O avanço da extrema direita na Europa

Resultado das eleições para Parlamento Europeu favoreceu partidos que jogam nos imigrantes a culpa empobrecimento real
14/06/2024 | 06h53

As recentes eleições para o Parlamento Europeu reacenderam os medos de um novo avanço da extrema direita no mundo.

Ainda que os partidos de centro e da direita democrática tenham mantido o controle do Parlamento, houve avanço inquestionável da extrema direita nos principais países europeus que fizeram com que a nova bancada extremista seja hoje ¼ do Parlamento Europeu.

O avanço foi maior principalmente nos três países mais importantes da comunidade europeia: Alemanha, França e Itália. Na França, o presidente Macron, em jogada de alto risco, antecipou as eleições gerais e a ameaça de um governo de extrema direita se torna real naquele país. A Itália já vive situação semelhante.

Quanto a Alemanha, maior economia e país mais populoso da Europa, o partido de inspiração nazista conseguiu superar a social-democracia, força secular na política alemã e partido do atual primeiro-ministro Olaf Scholz.

Como em todo caso de avanço da extrema direita, o populismo campeia. O dado principal é sempre culpar os mais oprimidos — no caso os imigrantes — como causadores do empobrecimento das classes populares em praticamente todos os países, especialmente na França, que vive um processo de desindustrialização já há muito tempo, e na Itália, que se tornou uma economia ancilar da economia alemã mais pujante.

Os imigrantes são vistos, de modo muito semelhante com o avanço do fascismo em todo lugar, como os bodes expiatórios perfeitos que servem para esconder as reais causas do empobrecimento geral: aumento da criminalidade, diminuição dos salários relativos da classe trabalhadora nacional, e perda da pureza racial e cultural. Esses são os temas centrais, ainda que reforçados pelo negacionismo climático e outras pautas da extrema direita no mundo todo.
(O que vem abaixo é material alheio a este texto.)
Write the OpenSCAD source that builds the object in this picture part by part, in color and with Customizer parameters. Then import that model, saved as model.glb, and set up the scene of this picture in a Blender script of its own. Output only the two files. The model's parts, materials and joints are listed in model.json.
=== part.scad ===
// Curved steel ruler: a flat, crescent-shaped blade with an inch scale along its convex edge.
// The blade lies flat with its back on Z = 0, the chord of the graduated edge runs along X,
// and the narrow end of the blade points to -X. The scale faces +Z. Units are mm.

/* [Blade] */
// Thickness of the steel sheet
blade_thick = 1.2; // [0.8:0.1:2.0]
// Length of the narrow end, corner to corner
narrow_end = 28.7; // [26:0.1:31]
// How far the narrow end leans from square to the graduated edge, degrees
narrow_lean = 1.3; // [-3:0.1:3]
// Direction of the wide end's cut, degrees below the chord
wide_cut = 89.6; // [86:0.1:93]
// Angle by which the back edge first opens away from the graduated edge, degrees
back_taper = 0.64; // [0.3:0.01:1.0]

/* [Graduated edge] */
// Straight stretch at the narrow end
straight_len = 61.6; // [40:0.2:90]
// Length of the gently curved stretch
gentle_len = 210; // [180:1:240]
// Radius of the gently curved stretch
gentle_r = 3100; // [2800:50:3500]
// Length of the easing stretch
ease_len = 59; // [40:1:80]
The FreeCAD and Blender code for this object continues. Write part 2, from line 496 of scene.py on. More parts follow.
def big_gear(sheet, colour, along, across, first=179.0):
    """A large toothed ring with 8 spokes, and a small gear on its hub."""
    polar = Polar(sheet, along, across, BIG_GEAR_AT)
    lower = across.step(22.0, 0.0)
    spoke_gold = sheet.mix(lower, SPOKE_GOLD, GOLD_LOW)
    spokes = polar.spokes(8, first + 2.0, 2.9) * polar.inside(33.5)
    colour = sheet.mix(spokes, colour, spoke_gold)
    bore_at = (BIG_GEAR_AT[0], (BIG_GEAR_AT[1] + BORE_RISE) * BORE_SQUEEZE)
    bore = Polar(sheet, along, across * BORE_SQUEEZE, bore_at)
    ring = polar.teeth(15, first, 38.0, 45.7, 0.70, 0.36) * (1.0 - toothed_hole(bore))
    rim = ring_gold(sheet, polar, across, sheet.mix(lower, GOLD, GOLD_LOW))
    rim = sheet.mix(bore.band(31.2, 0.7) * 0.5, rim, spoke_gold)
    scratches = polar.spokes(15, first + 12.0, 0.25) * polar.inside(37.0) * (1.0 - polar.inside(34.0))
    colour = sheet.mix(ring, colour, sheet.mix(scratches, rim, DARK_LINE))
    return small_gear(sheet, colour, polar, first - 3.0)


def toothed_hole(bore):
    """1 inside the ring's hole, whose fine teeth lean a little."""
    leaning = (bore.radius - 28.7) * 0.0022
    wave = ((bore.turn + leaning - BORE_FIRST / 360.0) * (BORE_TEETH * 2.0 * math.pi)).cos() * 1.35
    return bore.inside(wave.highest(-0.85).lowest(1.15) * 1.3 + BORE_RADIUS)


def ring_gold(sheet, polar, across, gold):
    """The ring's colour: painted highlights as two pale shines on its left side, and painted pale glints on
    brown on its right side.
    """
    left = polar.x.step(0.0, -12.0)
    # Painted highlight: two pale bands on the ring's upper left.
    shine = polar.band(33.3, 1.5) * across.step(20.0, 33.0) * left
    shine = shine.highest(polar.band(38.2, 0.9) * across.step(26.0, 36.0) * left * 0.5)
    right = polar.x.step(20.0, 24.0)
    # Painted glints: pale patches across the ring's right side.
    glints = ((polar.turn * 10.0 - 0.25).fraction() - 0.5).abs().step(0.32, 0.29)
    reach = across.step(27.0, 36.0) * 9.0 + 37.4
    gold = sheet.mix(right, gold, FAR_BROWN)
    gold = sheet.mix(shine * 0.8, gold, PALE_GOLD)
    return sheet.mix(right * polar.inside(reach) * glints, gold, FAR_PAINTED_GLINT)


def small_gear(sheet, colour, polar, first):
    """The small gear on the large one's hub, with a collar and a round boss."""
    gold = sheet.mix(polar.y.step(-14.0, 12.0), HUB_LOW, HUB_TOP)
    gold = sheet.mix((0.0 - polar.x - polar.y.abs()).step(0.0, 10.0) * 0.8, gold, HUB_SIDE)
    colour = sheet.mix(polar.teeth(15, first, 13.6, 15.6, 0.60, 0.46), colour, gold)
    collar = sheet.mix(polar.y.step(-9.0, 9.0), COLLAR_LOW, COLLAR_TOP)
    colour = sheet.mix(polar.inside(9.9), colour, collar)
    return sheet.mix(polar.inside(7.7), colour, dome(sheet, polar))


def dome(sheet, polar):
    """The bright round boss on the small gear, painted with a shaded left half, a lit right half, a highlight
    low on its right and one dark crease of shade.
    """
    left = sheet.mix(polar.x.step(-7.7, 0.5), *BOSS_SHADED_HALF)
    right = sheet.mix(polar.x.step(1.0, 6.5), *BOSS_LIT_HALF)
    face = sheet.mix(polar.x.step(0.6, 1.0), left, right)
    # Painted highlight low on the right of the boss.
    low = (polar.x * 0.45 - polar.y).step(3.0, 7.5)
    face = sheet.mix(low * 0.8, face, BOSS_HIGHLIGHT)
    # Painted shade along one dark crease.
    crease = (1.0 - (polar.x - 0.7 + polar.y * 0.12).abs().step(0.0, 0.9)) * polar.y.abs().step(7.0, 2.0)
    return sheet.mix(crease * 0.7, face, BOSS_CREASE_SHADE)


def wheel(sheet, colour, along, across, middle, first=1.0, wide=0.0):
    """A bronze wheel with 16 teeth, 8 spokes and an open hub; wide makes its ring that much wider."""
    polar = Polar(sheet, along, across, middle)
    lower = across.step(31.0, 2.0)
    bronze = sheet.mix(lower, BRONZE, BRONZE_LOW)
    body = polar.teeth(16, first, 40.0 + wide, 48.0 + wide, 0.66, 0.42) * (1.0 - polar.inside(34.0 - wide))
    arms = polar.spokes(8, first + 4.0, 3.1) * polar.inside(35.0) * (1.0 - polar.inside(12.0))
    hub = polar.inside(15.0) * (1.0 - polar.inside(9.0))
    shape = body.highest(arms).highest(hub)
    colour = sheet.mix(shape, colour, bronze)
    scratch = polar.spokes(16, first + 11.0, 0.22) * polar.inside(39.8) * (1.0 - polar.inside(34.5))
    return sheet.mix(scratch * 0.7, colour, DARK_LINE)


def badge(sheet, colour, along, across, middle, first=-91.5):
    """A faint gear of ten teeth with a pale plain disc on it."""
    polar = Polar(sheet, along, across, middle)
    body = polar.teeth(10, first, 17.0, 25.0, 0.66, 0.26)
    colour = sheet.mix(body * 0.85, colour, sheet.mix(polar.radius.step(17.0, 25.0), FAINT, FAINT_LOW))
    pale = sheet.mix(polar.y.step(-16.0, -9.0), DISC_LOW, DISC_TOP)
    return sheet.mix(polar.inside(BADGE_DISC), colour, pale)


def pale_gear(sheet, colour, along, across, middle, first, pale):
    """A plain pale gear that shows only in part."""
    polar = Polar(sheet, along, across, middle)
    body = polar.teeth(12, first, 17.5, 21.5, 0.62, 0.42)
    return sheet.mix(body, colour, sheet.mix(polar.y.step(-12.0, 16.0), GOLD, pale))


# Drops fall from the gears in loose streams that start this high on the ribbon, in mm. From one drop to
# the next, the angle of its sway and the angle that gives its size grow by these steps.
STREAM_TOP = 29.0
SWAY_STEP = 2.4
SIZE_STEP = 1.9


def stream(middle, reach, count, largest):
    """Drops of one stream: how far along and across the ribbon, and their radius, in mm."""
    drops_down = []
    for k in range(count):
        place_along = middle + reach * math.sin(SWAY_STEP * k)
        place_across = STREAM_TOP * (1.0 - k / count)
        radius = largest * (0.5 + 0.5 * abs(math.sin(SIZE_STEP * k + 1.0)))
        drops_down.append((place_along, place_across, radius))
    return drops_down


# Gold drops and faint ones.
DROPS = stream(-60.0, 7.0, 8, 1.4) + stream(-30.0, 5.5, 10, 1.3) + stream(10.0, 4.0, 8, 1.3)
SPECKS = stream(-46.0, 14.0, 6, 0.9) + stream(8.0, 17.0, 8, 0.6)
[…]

A situação é um tanto distinta na Alemanha, um país que investiu fortemente na crítica do nazismo nas escolas e na esfera pública durante décadas a fio. E é também onde o empobrecimento geral catalisado pelo neoliberalismo é comparativamente menor que no resto da Europa.

A maior parte do apoio à AfD, o novo partido nazi, vem da Alemanha Oriental, onde a votação deste partido chega a 50% em vários estados orientais. O que está em jogo aqui é o ressentimento dos orientais de perceberem que depois de tanto tempo e dinheiro investido na Alemanha Oriental, eles ainda são cidadãos de segunda categoria ganhando menos e tendo menos capital cultural que os alemães ocidentais.

Como sempre são os ressentimentos sem explicação — em um contexto de aumento da privatização da mídia e das redes sociais — o principal móvel do avanço extremista. As pessoas precisam de uma explicação para o empobrecimento que jamais são discutidas, abrindo o flanco para a xenofobia como sentimento social dominante.

Os imigrantes se tornam, neste contexto, a desculpa perfeita. Permite o saque financeiro neoliberal, real razão do empobrecimento geral, que se invisibiliza cada vez mais e aprofunda crescentemente as causas do ressentimento, e joga-se a raiva da população contra os mais frágeis que são, também, os mais escuros, refletindo uma dimensão de racismo como seu núcleo.